If a problem is seen within a facility or a retail product, Parker takes the issue directly to the source, which in most cases is the manager. If the item is in retail stores it will be written up and handled appropriately. “One example in used mattresses is stains. The rule is that if a stain will not come out upon cleaning, the mattress can’t be sold,” Parker explained. “So if I see a stained mattress on the floor, I will take it to the manager, and have it pulled from the sales floor.” Although this does not happen often, Parker is proud of the role he plays to protect consumers from products that are unsafe for them and their families. “We really are the frontline of consumer safety here in this division,” he said, “and although it sometimes goes unnoticed, we are proud of the work that we do to keep ourselves, our families, our friends and our community members safe.”

When he first started with the division, Parker was responsible for transferring many of the divisions documents to a digital format, which is still a source of pride for him today. “We had a lot of things on paper when I first started. There weren’t any electronic forms or use of technology then but I have done a lot to get us up to date,” he said. “Because of that, we are now able to service our customers better and more efficiently.”

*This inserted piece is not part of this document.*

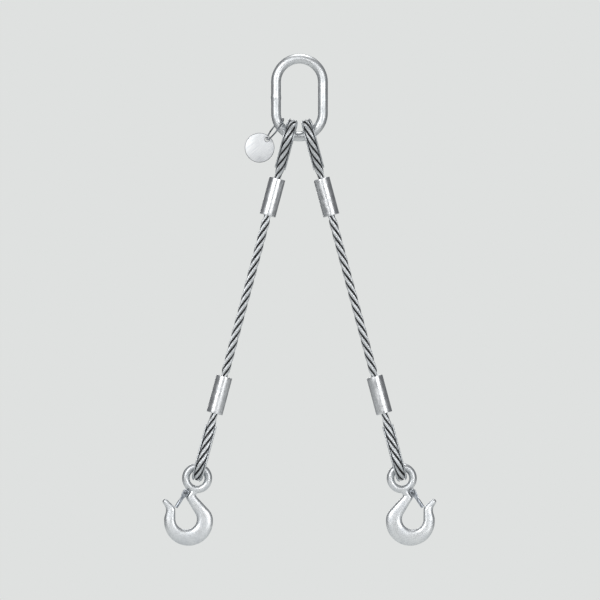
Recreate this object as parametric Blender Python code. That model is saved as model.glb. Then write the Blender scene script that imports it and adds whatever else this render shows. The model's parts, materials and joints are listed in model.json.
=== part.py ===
"""A two-leg wire rope sling: master link, two rope legs with thimble eyes and ferrules, latch hooks, tag.

Metres, +Z up. The origin is the inner crown of the master link, where the crane's hook carries it.
The sling hangs in the XZ plane and is looked at along +Y. Each leg is modelled in its own frame, which
turns about the centre of the link's bottom bend: z = -u runs down the leg, x points away from the
other leg (times the leg's side), and y is across the rope's eyes.
"""

import math

import bmesh
import bpy
from mathutils import Matrix, Vector

MM = 0.001
GAP = 0.3 * MM  # clearance between neighbours

# Master link: round bar, 16 x 60 x 110
BAR_RADIUS = 8 * MM
LINK_INNER_WIDTH = 60 * MM
LINK_INNER_LENGTH = 110 * MM
BEND_RADIUS = LINK_INNER_WIDTH / 2 + BAR_RADIUS
BEND_CENTRE = Vector((0, 0, LINK_INNER_WIDTH / 2 - LINK_INNER_LENGTH))

# Legs
LEG_ANGLE = math.radians(15)
LEG_OFFSET = 7 * MM  # the eyes share the bend, one each side of its middle
SIDES = {"left": -1, "right": 1}

# Rope: 13 mm nominal, at the top of its tolerance; pressed thinner inside the ferrules
ROPE_RADIUS = 6.8 * MM
PRESSED_RADIUS = 5.4 * MM
PAIR_OFFSET = 5.6 * MM  # half the distance between the two parts of the rope in a ferrule
DEAD_END_STUB = 3 * MM
SWELL_RUN = 6 * MM  # length over which the rope regains its full size

# Thimble: a channel round the rope, open outwards
CHANNEL_INNER = ROPE_RADIUS + GAP
CHANNEL_OUTER = CHANNEL_INNER + 1.9 * MM
FLANGE_HEIGHT = 8 * MM
BORE_RADIUS = 15 * MM
EYE_RADIUS = BORE_RADIUS + CHANNEL_OUTER  # of the rope's centre line round the crown

# Hook eye and the distances down a leg, from the bend's centre
EYE_HOLE_RADIUS = 12 * MM
HOOK_EYE_U = 614.4 * MM
TOP_FERRULE_U = 111.8 * MM
BOTTOM_FERRULE_U = 443.7 * MM
FERRULE_LENGTH = 62 * MM
FERRULE_RADIUS = 13 * MM
SEAT_GAP = 0.5 * MM

# Where the eyes' arcs are centred, so that each thimble rests in its bend or hole
TOP_CROWN_U = math.sqrt((BEND_RADIUS - BAR_RADIUS - GAP - CHANNEL_OUTER) ** 2 - LEG_OFFSET**2)
TOP_ARC_U = TOP_CROWN_U + EYE_RADIUS
BOTTOM_CROWN_U = HOOK_EYE_U - (EYE_HOLE_RADIUS - CHANNEL_OUTER - SEAT_GAP)
BOTTOM_ARC_U = BOTTOM_CROWN_U - EYE_RADIUS
FLEX_U = (TOP_FERRULE_U + FERRULE_LENGTH + BOTTOM_FERRULE_U) / 2

# Hook: thickness across its plane, and the latch's pin
HOOK_THICKNESS = 15 * MM
EYE_THICKNESS = 13 * MM
EYE_RIM_RADIUS = 24.4 * MM
HOOK_BEVEL = 4 * MM
LUG_RADIUS = 5.5 * MM
LUG_THICKNESS = 6 * MM
PIN_OUT, PIN_Z = 18 * MM, -22.8 * MM
PIN_RADIUS = 2.5 * MM
PIN_HOLE_RADIUS = PIN_RADIUS + GAP

# Latch: a channel with two cheeks that straddle the hook's neck
LATCH_LEAN = math.radians(33.6)
LATCH_LENGTH = 29.3 * MM
LATCH_HALF_WIDTH = 9.6 * MM
SHEET = 1.6 * MM
WEB_START = 15 * MM
WEB_OUTER = 3 * MM
PIN_HEAD_START = LATCH_HALF_WIDTH + GAP

# Latch spring
SPRING_WIRE_RADIUS = 0.55 * MM
SPRING_COIL_RADIUS = PIN_RADIUS + GAP + SPRING_WIRE_RADIUS
SPRING_PITCH = 1.3 * MM
SPRING_START_Y = LUG_THICKNESS / 2 + GAP + SPRING_WIRE_RADIUS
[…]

Although he loves most aspects of his job, Parker really enjoys educating people about the work done across his division and why it is important. “In my position, I have the opportunity to give presentations across the community to educate people on what we do,” he said. “Going out and sharing that information is rewarding because it helps people understand why this job is important and how it keeps them safe on a daily basis.”

When he is not in the office, Parker can often be found at schools or other events around the community educating the public on different species of snakes, ticks, mosquitoes and bed bugs. “Ever since I was a little boy I have been fascinated with snakes,” he said. “In fact, I’ve had them as pets ever since I was ten years old!” The most Parker has ever had at one time is thirty-seven, although today he only has four: a corn snake, a copperhead, a mole king snake and a baby rusty rat snake. “I’m very knowledgeable about snakes, how to distinguish one from another and how to handle them,” he said, “so it is a lot of fun for me to travel and teach children and adults alike about these reptiles.” Last year when the cobra got loose in Raleigh, news stations in Winston-Salem and other surrounding areas contacted Parker for interviews. “I have done several interviews for news stations to talk about that specific snake as well as other snakes,” he said. “People want to know about them even if they are a bit scared of them and that proved true when the cobra got loose. I was honored to be a spokesperson for our community through that.”

Parker also enjoys playing with his dog Bentley (pictured above), watching sports on TV and playing golf. In fact, every day Parker and Bentley have play time where they play ball and then come in to watch sports on TV if there is a game on. “I’ve always been an animal lover and Bentley is definitely my best friend,” he said. Join us in thanking Parker for all of his hard work to ensure that we sleep safe and sound!